* Task material *
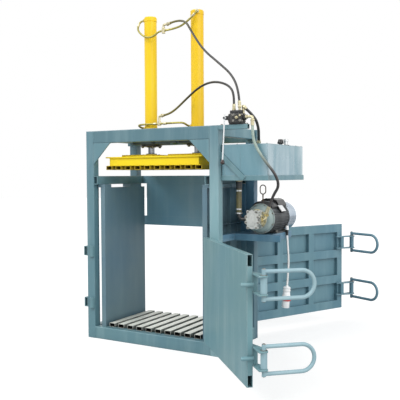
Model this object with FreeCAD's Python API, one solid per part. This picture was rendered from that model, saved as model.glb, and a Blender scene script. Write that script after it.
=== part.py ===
import FreeCAD, Part
import math
import os

V = FreeCAD.Vector

# Baling press: a welded frame with two upright cylinders, a platen, doors front and rear, and a
# power pack on its right side. Millimetres. The origin is on the floor at the centre of the
# frame's footprint; +X runs to the right seen from the front, +Y to the rear, +Z up.

# frame
frame_width = 1455.0
frame_depth = 787.0
frame_height = 2000.0
post_width = 90.0
post_depth = 80.0
post_wall = 6.0
beam_height = 116.0
rear_beam_overhang = 25.0
sill_height = 115.0
gusset_leg = 200.0
gusset_thickness = 12.0
corner_radius = 7.0

# rails at the sides, and the rear panel
rail_width = 45.0
rail_drop = 510.0          # from the frame's top to the rails' underside
rail_height = 80.0
rail_wall = 6.0
top_rail_width = 70.0
top_rail_height = 90.0
panel_above_door = 16.0
panel_strip_height = 94.0
panel_depth = 40.0
panel_sheet = 5.0

# chamber walls and floor
wall_gap = 47.0            # between a post and the chamber wall beside it
wall_thickness = 49.0
wall_sheet = 6.0
wall_below_rail = 30.0
slat_count = 10
slat_width = 65.0
slat_height = 39.0
slat_wall = 4.0
slat_end_gap = 32.0        # between the last slat and the wall beside it
bearer_width = 60.0

# cylinders and platen
cylinder_spacing = 532.0
cylinder_y = 46.5
barrel_radius = 61.0
bore_radius = 50.0
rod_radius = 32.5
running_clearance = 0.06
barrel_top = 3080.0
cap_height = 45.0
seat_thickness = 25.0
gland_flange_radius = 106.0
gland_flange_thickness = 20.0
cylinder_beam_width = 60.0
cylinder_beam_height = 90.0
platen_drop = 250.0        # from the frame's top to the platen's
platen_box_height = 84.0
platen_side_gap = 39.0     # between the platen and the wall beside it
platen_front_gap = 60.0
platen_rear_gap = 87.0
platen_plate = 8.0
channel_overhang = 27.25   # of the outer channels past the platen
rod_flange_side = 200.0
rod_flange_thickness = 15.0

# doors; t runs from the hinge edge to the free edge and w from the inner face outwards
door_hinge_gap = 3.0
door_peg_gap = 36.0
door_thickness = 42.0
door_sheet = 3.0
door_proud = 1.0
door_bottom = 134.0
door_top = 1040.0
door_rail_height = 85.0
door_stile = 80.0
door_free_stile = 68.0
door_wall = 4.0
door_member_web = 4.0
door_rib_width = 70.0
front_open = 133.5
rear_open = 116.0
hinge_axis_inset = 14.0    # from the post's inner face
hinge_axis_out = 18.0      # in front of the post's face
hinge_radius = 16.0
hinge_pin_radius = 8.0
hinge_half = 50.0
hinge_heights = (240.0, 587.0, 934.0)

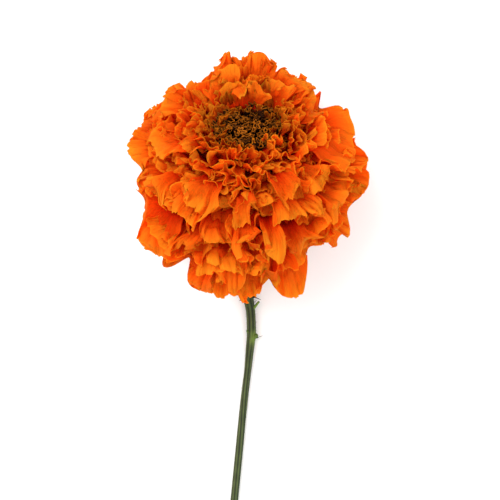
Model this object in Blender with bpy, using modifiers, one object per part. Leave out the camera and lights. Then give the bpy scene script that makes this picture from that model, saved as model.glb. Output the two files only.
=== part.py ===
"""A cut marigold: one full double flower head on its short stem, lying on a flat surface.

Metres, +Z up. The surface is at Z 0, and the origin is under the middle of the flower. The stem runs
along -Y. The head leans back towards +Y, on its lower petals, and the cut end of the stem is the
third point that it rests on.

The pieces:
  ray_florets   the orange petals, in a spiral round a small core that carries them
  disc_florets  the dark tube florets in the middle of the head
  calyx         the green ribbed cup with its teeth, which holds the head
  stem          the ribbed stem with its swollen neck, leaf stumps and bristles
"""

import math
from dataclasses import dataclass

import bmesh
import bpy
import numpy as np
from mathutils import Matrix, Vector

MM = 0.001

# The head. Its own frame has the origin at its middle and +Z along its axis, out through the disc.
HEAD_RADIUS = 46.5 * MM
HEAD_TOP = 39.0 * MM  # from its middle to the tips round the disc
HEAD_BOTTOM = 44.0 * MM
HEAD_LEAN = math.radians(41)  # its axis from the vertical, towards +Y
HEAD_HEIGHT = 39.0 * MM  # of its middle over the surface
RESTING_LAYER = 3.5 * MM  # petals that reach below this are pressed flat against the surface
# Where the head's outline, seen from above, swells or dips: direction from +X, share of the radius, spread.
LOBES = (
    (92, 0.07, 11),
    (114, -0.08, 6),
    (44, -0.14, 6),
    (-20, -0.09, 10),
    (-48, -0.2, 8),
    (-68, 0.1, 6),
    (-81, -0.1, 4),
    (-95, 0.09, 40),
    (-126, -0.1, 5),
    (-172, -0.13, 11),
)

# The spiral of ray florets.
FLORET_COUNT = 78
FLORET_SEED = 11
GOLDEN_ANGLE = math.pi * (3 - math.sqrt(5))
INNER_POLAR = math.radians(29)  # of the tips round the disc, from the axis
OUTER_POLAR = math.radians(142)  # of the tips round the calyx
BLADE_THICKNESS = 0.75 * MM
BLADE_ROWS = 3
BLADE_COLUMNS = 4
PETAL_CLEARANCE = 2.0 * MM  # of a petal's middle surface from the disc, the calyx and the stem
BESIDE = 4.0 * MM  # how far past the disc's and the calyx's ends it is kept

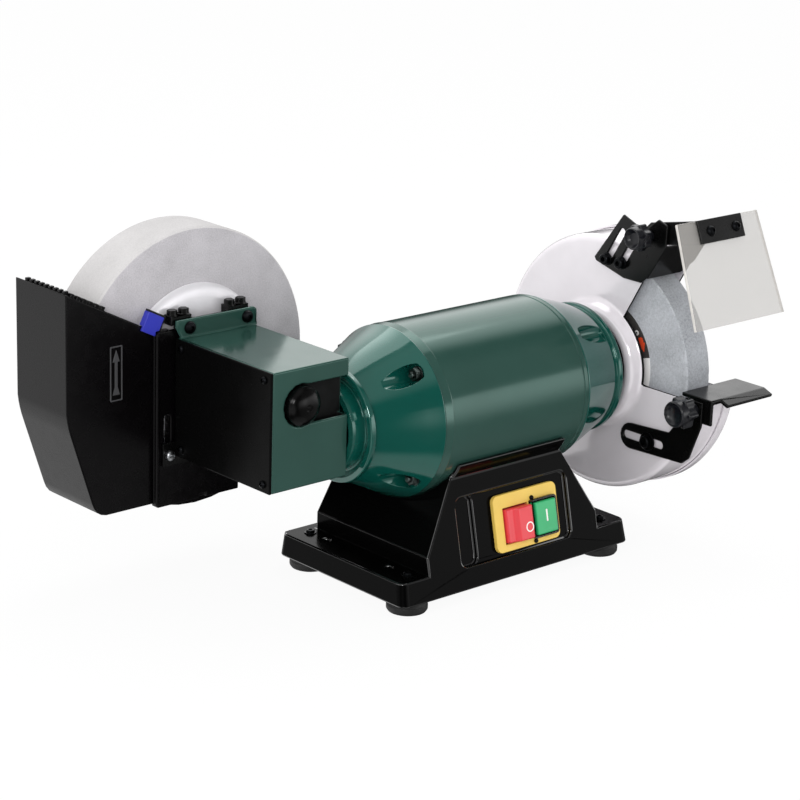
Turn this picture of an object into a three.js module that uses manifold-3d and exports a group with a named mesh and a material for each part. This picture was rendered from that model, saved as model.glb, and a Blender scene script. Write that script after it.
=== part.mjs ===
// Bench grinder with a dry wheel on the right and a slow wet stone in a tank on the left.
// Millimetres, +Z up, +X along the motor shaft towards the dry wheel, +Y to the back.
// Pieces are laid out from the motor axis (y = 0) over the bench (z = 0); the last lines
// move the whole group so that its origin is the middle of its footprint.
import * as THREE from 'three';
import { mergeVertices } from 'three/addons/utils/BufferGeometryUtils.js';
import Module from 'manifold-3d';

const wasm = await Module();
wasm.setup();

// ---------------------------------------------------------------- driving dimensions

const gap = 0.3; // clearance between neighbours that seat on or run in one another
const sheet = 2; // thickness of the bent steel plates
const wide = 44; // facets around the wheels and the guard
const round = 36; // facets around the motor
const medium = 16; // facets around shafts, bearings and flanges
const small = 12; // facets around pins and screws

// base
const flangeWidth = 227.7;
const flangeDepth = 134.5;
const footHeight = 9;
const footRadius = 15;
const footInsetX = 18;
const footInsetY = 16;
const skirtHeight = 17.2;
const skirtDraft = 1.6;
const cornerRadius = 7;
const castWall = 4;
const frontWall = 8;
const plinthHalf = 85.5;
const plinthHeight = 12.8;
const columnTopHalf = 53.5;
const columnShift = -2;
const columnBack = 58;
const columnBackHeight = 62;
const saddleAngle = 54.8; // degrees from the bottom of the housing to the saddle's edges
const saddleBand = 8;
const plateThickness = 2;
const boltHole = 3.2;

// switch
const switchX = 10;
const switchZ = 48.3;
const switchWidth = 60;
const switchHeight = 42.5;
const recessWidth = 111;
const recessHeight = 51;
const recessDepth = 3;
const trenchWidth = 18;
const trenchDepth = 6;
const switchPlate = 3.5;
const buttonProud = 6;
const buttonTravel = 3;
const switchDepth = 26;

// motor
const axisHeight = 129.5;
const motorRadius = 63.4;
const motorWall = 4;
const motorLeft = -72.7;
const motorRight = 70.5;
const bellEndLeft = -124.3;
const bellEndRight = 117.5;
const leftEndRadius = 40.6;
const rightEndRadius = 46.5;
const pocketRadius = 7;
const bellWall = 4;
const neckRadius = 33.5;
const shaftRadius = 6;
const bearingRadius = 16;
const bearingWidth = 10;
const coreLength = 70;
const coreBore = 33.3;
const airGap = 0.6;
const tieRadius = 54.5;
const tieRod = 2.5;

// dry wheel and its guard
const wheelRadius = 87.5;
const wheelWidth = 25;
const wheelNear = 150.6;
const guardNear = 142;
const guardDepth = 46;
const guardRadius = 99.4;
const guardEdge = 6;
const guardSheet = 2;
const lipCrest = 42.5;
const lipHeight = 6;
const cutRadius = 50;
const cutTopAngle = 122.4;
const cutBottomAngle = 187;
const cutLevel = -7;
const wheelClearance = 2.5;

// wet side
const wetX = -175.4;
const gearCentres = 30.3;
const wetRadius = 100;
const wetWidth = 40;
const wetNear = 94.6;
const boxLeft = -202.8;
const boxRight = -133.6;
const boxFront = -27.5;
const boxBack = 79.1;
const boxDrop = 29.1; // from the motor's axis down to the gearbox's underside
const boxRise = 57.2; // and up to its top
const boxBottom = axisHeight - boxDrop;
const boxTop = axisHeight + boxRise;
const boxWall = 3;
const railRise = 13.3;
const railTop = boxTop + railRise;
const capRadius = 15;
const bushRadius = 9;
const dishRadius = 60;
const wetShaftRadius = 6;

// worm drive
const gearModule = 2;
const gearTeeth = 20;
const threadHalf = 1.1; // half the thickness of thread and tooth on the pitch line
const gearWidth = 10;
const wormLength = 24;

// tank
const tankFront = 86;
const tankRoomBehind = 12.4; // from the stone's back to the tank's outside
const tankBack = wetNear + wetWidth + tankRoomBehind;
const tankWall = 3;
const tankLeft = -290;
const tankRight = -66;
const tankLeftTop = axisHeight + 100.5;
const tankRim = axisHeight + 63;
const tankRightRim = axisHeight + 20.5;
const tankFloor = axisHeight - 64.8;
const tankTravel = 26;
const panelLeft = -216;
const panelRight = -143;
const sumpClearance = 2;
const sumpWall = 2;
const sumpFront = 90.5;
const slotX = -207.6;
const slotScrewZ = axisHeight - 28;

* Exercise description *
Transcribe exactly, and only, the lines beginning at the line containing "Model this object in" and ending at the line containing "a flat surface.", both inclusive.

* Full response *
Model this object in Blender with bpy, using modifiers, one object per part. Leave out the camera and lights. Then give the bpy scene script that makes this picture from that model, saved as model.glb. Output the two files only.
=== part.py ===
"""A cut marigold: one full double flower head on its short stem, lying on a flat surface.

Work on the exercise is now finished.